The "Copy_count=" entry reflects the amount of copy number flow decomposed into that path or cycle by AA during its optimization of balanced flow in the breakpoint graph, and is not the copy number of the element in the genome.

Cycle 2 for instance in this output, has length 467 bases, and we deem it too small to be considered ecDNA. Same for cycles 4 and 5.

BFBs are classified by examining the fraction of breakpoints in the amplicon which are "foldback" (inversion, with distance between pairs of less than 25kbp. AC also examines if a significant fraction of the paths and cycles (weighted by decomposition copy count) are BFB substrings. If both the fraction of foldbacks and the fraction of BFB-substrings in the paths and cycles are high, a BFB classification is assigned. BFB-like paths and genomic regions are marked and then AC checks for the presence of ecDNA outside of the BFB.
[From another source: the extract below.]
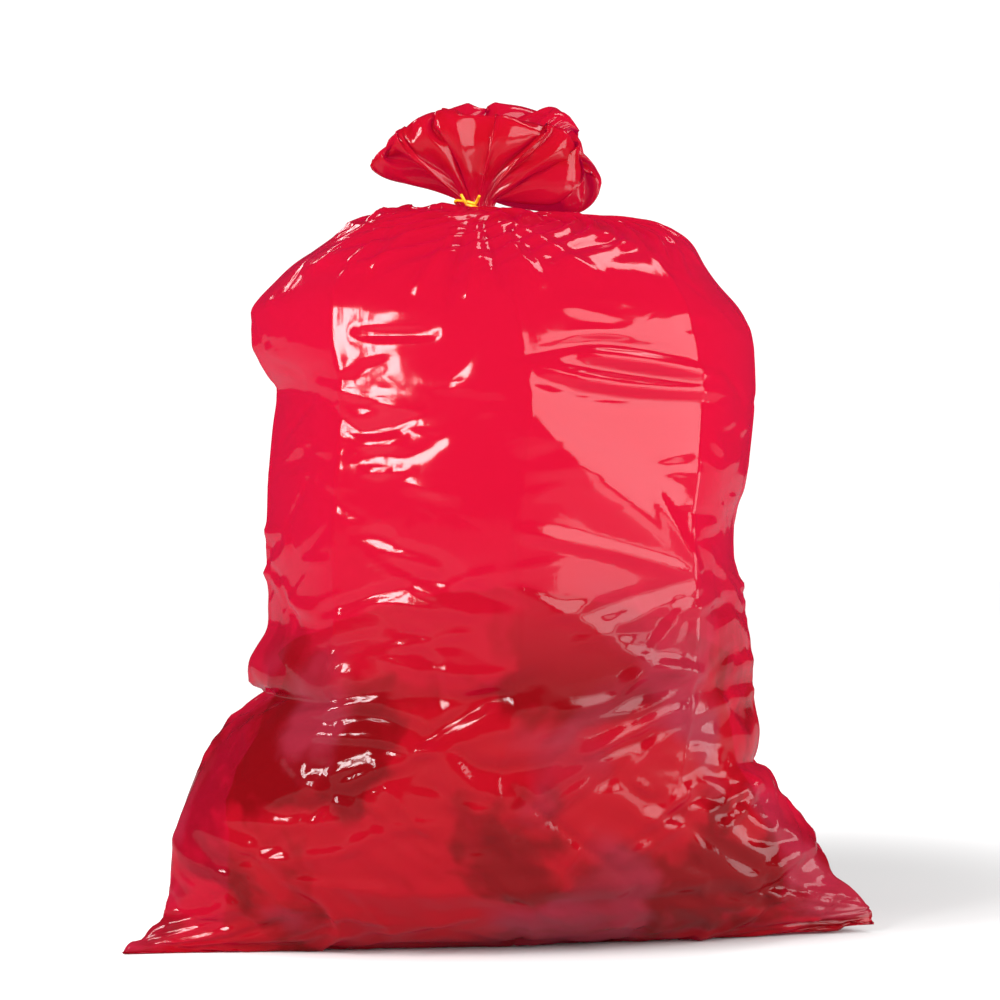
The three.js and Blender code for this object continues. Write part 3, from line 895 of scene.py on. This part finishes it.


# %% [markdown]
# ## The waste's material
#
# Household waste in a bag is paper, food trays, cloth and peelings, each of its own colour, and
# all of it dirty and matt. Behind red film only light and dark are left of that. So the heap is
# divided into things of 60 to 120 mm, each with one plain colour, and the gaps between them are
# painted near black as painted shade.

# %% Waste
def waste_material():
    m = material("Mixed waste")
    place = node(m, "ShaderNodeTexCoord").outputs["Object"]
    # Things 60 to 120 mm across, each of its own colour, with paper fibre and dirt on them
    cells = node(m, "ShaderNodeTexVoronoi", Vector=place, Scale=11.0, Randomness=1.0)
    seams = node(m, "ShaderNodeTexVoronoi", {"feature": "DISTANCE_TO_EDGE"}, Vector=place,
                 Scale=11.0, Randomness=1.0)
    tone = node(m, "ShaderNodeValToRGB", Fac=cells.outputs["Color"])
    ramp = tone.color_ramp
    ramp.interpolation = "CONSTANT"
    ramp.elements[0].position, ramp.elements[0].color = 0.0, linear("1c1316")
    ramp.elements[1].position, ramp.elements[1].color = 0.85, linear("8d7a72")
    for position, colour in ((0.25, "3b2a26"), (0.45, "5c4a58"), (0.6, "24201f"), (0.72, "6b4f3c")):
        ramp.elements.new(position).color = linear(colour)
    dirt = node(m, "ShaderNodeTexNoise", Vector=place, Scale=60.0, Detail=6.0, Roughness=0.7)
    dirty = mixed(m, between(m, dirt.outputs[0], 0.42, 0.62), tone.outputs[0], linear("1a1412"))
    # Painted shade: the gaps between the things are drawn near black
    dark = mixed(m, between(m, seams.outputs[0], 0.0, 0.06, 1.0, 0.0), dirty, linear("080606"))
    worn = node(m, "ShaderNodeBump", Strength=0.6, Distance=0.004, Height=dirt.outputs[0])
    gap = node(m, "ShaderNodeBump", Strength=0.8, Distance=0.01, Height=seams.outputs[0],
               Normal=worn.outputs[0])
    rough = node(m, "ShaderNodeBsdfPrincipled", Base_Color=dark, Roughness=0.8,
                 Normal=gap.outputs[0])
    node(m, "ShaderNodeOutputMaterial", Surface=rough.outputs[0])
    return m


# %% [markdown]
# ## The tie's material
#
# Polypropylene, drawn into tape and twisted. Its index of refraction is 1.49 and its gloss is
# broken by fibres 0.3 mm apart, which are drawn 1 mm apart here so that they show.

# %% Tie
def tie_material():
    m = material("Yellow polypropylene tie")
    place = node(m, "ShaderNodeTexCoord").outputs["Object"]
    # Fibres along the tape, and dirt rubbed into them
    fibre = node(m, "ShaderNodeTexNoise", Vector=place, Scale=900.0, Detail=2.0)
    rubbed = node(m, "ShaderNodeTexNoise", Vector=place, Scale=120.0, Detail=3.0)
    colour = mixed(m, between(m, rubbed.outputs[0], 0.45, 0.7), linear("f6c01c"), linear("c98a12"))
    lines = node(m, "ShaderNodeBump", Strength=0.4, Distance=0.0002, Height=fibre.outputs[0])
    rough = node(m, "ShaderNodeBsdfPrincipled", Base_Color=colour, Roughness=0.4, IOR=1.49,
                 Normal=lines.outputs[0])
    node(m, "ShaderNodeOutputMaterial", Surface=rough.outputs[0])
    return m


# %% [markdown]
# ## Which piece stands for which solid
#
# Each piece takes the place of one solid of the model, which is hidden, rides on its body and is
# given its own material.

# %% Pieces
for piece, made, slot_name, cad_node in (
    (bag, film_material(), "film", "film_bag"),
    (waste, waste_material(), "waste", "waste_filling"),
    (tie, tie_material(), "tie", "neck_tie"),
):
    piece.data.materials.append(made)
    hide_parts(cad_node)
    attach(piece, "root")
    print(piece.name, "of", made.name, "for", cad_node)

# %% [markdown]
# ## The floor
#
# White paper under even light. Where the film mirrors it, it is drawn darker, as a lit floor is
# far dimmer than the lamps, and behind the bag's right side its colour is painted greyer, a
# painted shadow that deepens the bag's soft shadow there.

# %% Floor
floor = mesh_object("floor", [(-9, -9, 0), (9, -9, 0), (9, 9, 0), (-9, 9, 0)], [(0, 1, 2, 3)])
paper = material("White paper floor")
grain = node(paper, "ShaderNodeTexNoise", Scale=300.0, Detail=2.0)
tooth = node(paper, "ShaderNodeBump", Strength=0.02, Distance=0.0005, Height=grain.outputs[0])
# Painted shadow: the paper's colour is greyer round a spot behind the bag's right side, where its
# soft shadow falls, so that the shadow shows in this bright light
place = node(paper, "ShaderNodeTexCoord").outputs["Object"]
away = node(paper, "ShaderNodeVectorMath", {"operation": "DISTANCE"}, _0=place,
            _1=(0.38, 0.22, 0)).outputs["Value"]
shadow_grey_paper = mixed(paper, between(paper, away, 0.1, 0.75), linear("b3b3b3"), linear("f7f7f7"))
matt = node(paper, "ShaderNodeBsdfPrincipled", Base_Color=shadow_grey_paper, Roughness=0.9,
            Specular_IOR_Level=0.2, Normal=tooth.outputs[0])
in_film = node(paper, "ShaderNodeLightPath").outputs["Is Glossy Ray"]
dark = node(paper, "ShaderNodeBsdfDiffuse", Color=linear("959595"))
seen = node(paper, "ShaderNodeMixShader", _0=in_film, _1=matt.outputs[0], _2=dark.outputs[0])
node(paper, "ShaderNodeOutputMaterial", Surface=seen.outputs[0])
floor.data.materials.append(paper)

# %% [markdown]
# ## The room
#
# A white room to the camera and to the soft light. Mirrored in the film it is dim, as in a real
# studio, where all that faces the bag beside the lamps is dark.

# %% The room
scene = bpy.context.scene
scene.view_settings.view_transform = "Standard"
scene.world = bpy.data.worlds.new("studio")
scene.world.use_nodes = True
scene.world.node_tree.nodes.clear()
mirrored = node(scene.world, "ShaderNodeLightPath").outputs["Is Glossy Ray"]
white = node(scene.world, "ShaderNodeBackground", Color=linear("ffffff"), Strength=1.15)
dim = node(scene.world, "ShaderNodeBackground", Color=linear("ffffff"), Strength=0.03)
room = node(scene.world, "ShaderNodeMixShader", _0=mirrored, _1=white.outputs[0],
            _2=dim.outputs[0])
node(scene.world, "ShaderNodeOutputWorld", Surface=room.outputs[0])

print("room lit at", white.inputs["Strength"].default_value)

# %% [markdown]
# ## Lights
#
# What shows on glossy film is the lamps' own shapes. A large soft box at the right lays the broad
# sheen on the flat panel there, and two narrow ones at the left make the white streaks like
# window panes. Low boxes at the right pick out the fans of folds near the floor.

# %% Lights
def softbox(name, place, aim, size, radiance):
    """An area light of even radiance, so that size and brightness are chosen apart"""
    light = bpy.data.lights.new(name, "AREA")
    light.shape = "RECTANGLE"
    light.size, light.size_y = size
    light.energy = radiance * size[0] * size[1] * math.pi
    made = bpy.data.objects.new(name, light)
    made.location = place
    made.rotation_euler = (Vector(aim) - Vector(place)).to_track_quat("-Z", "Y").to_euler()
    made.visible_camera = False
    bpy.context.scene.collection.objects.link(made)
    return made


softbox("large box right", (1.49, -1.34, 1.0), (0.05, -0.19, 0.45), (1.6, 1.3), 7.0)
softbox("low strip right", (1.20, -1.19, 0.13), (0.12, -0.17, 0.28), (1.0, 0.22), 4.0)
softbox("low box at the right", (1.5, -0.08, 0.2), (0.19, -0.11, 0.12), (0.6, 0.35), 4.5)
softbox("window left", (-1.62, -1.36, 1.15), (-0.12, -0.16, 0.52), (0.24, 1.0), 36.0)
softbox("window further left", (-1.84, -1.06, 1.15), (-0.12, -0.16, 0.52), (0.24, 1.0), 36.0)
softbox("box behind left", (-0.85, 1.9, 1.75), (-0.1, 0, 0.5), (0.5, 0.4), 7.0)
softbox("box above right", (0.9, 0.2, 2.1), (0, 0, 0.6), (0.5, 0.5), 8.0)

# %% [markdown]
# ## The camera
#
# It stands 2.16 m away and 396 mm high, level, a little to the left of the bag's front, with a
# long lens, so the bag's sides hardly converge.

# %% Camera
lens = bpy.data.cameras.new("camera")
lens.lens = 85
camera = bpy.data.objects.new("camera", lens)
camera.location = (DISTANCE * math.sin(AZIMUTH), -DISTANCE * math.cos(AZIMUTH), HEIGHT)
camera.rotation_euler = (math.radians(90), 0, AZIMUTH)
scene.collection.objects.link(camera)
scene.camera = camera
print("camera at", [round(x, 3) for x in camera.location])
I hope this is helpful in answering your questions, Jens

Thank you very much, I got it!

panxiaoguang commented 2 years ago

Hi,

We have made significant updates to the method for classifying ecDNA in comparison to the method used in the Kim et al. Nature Genetics 2020 study. The code which performs the "legacy" classifications is also available to reproduce that study is available in the "legacy_natgen_2020" folder, but we recommend users instead use the latest version of AmpliconClassifier.

The "Copy_count=" entry reflects the amount of copy number flow decomposed into that path or cycle by AA during its optimization of balanced flow in the breakpoint graph, and is not the copy number of the element in the genome.

Cycle 2 for instance in this output, has length 467 bases, and we deem it too small to be considered ecDNA. Same for cycles 4 and 5.

BFBs are classified by examining the fraction of breakpoints in the amplicon which are "foldback" (inversion, with distance between pairs of less than 25kbp. AC also examines if a significant fraction of the paths and cycles (weighted by decomposition copy count) are BFB substrings. If both the fraction of foldbacks and the fraction of BFB-substrings in the paths and cycles are high, a BFB classification is assigned. BFB-like paths and genomic regions are marked and then AC checks for the presence of ecDNA outside of the BFB.

I hope this is helpful in answering your questions, Jens

Sorry I have an another question. How can I get ecDNA's copy number? by adding all the segments copy counts?

jluebeck commented 2 years ago

Hi, AC does not currently provide the individual ecDNAs copy number explicitly. Segments of the genome inside an ecDNA may be duplicated which makes solving the precise copy number of a single ecDNA species difficult without solving the exact structure. It is possible however to get the copy numbers of specific genes on the ecDNA by looking at the AA graph file. You could also consider reporting the median genomic copy number of ecDNA genomic segments as a proxy. The CAMPER.py script from PrepareAA may also help you with determining this ecDNA copy number and I encourage you to perhaps try it on one of your examples having one ecDNA in the amplicon.

panxiaoguang commented 2 years ago

Hi, AC does not currently provide the individual ecDNAs copy number explicitly. Segments of the genome inside an ecDNA may be duplicated which makes solving the precise copy number of a single ecDNA species difficult without solving the exact structure. It is possible however to get the copy numbers of specific genes on the ecDNA by looking at the AA graph file. You could also consider reporting the median genomic copy number of ecDNA genomic segments as a proxy. The CAMPER.py script from PrepareAA may also help you with determining this ecDNA copy number and I encourage you to perhaps try it on one of your examples having one ecDNA in the amplicon.

Thank you for your quickly reply! I learned a lot from your paper and scripts.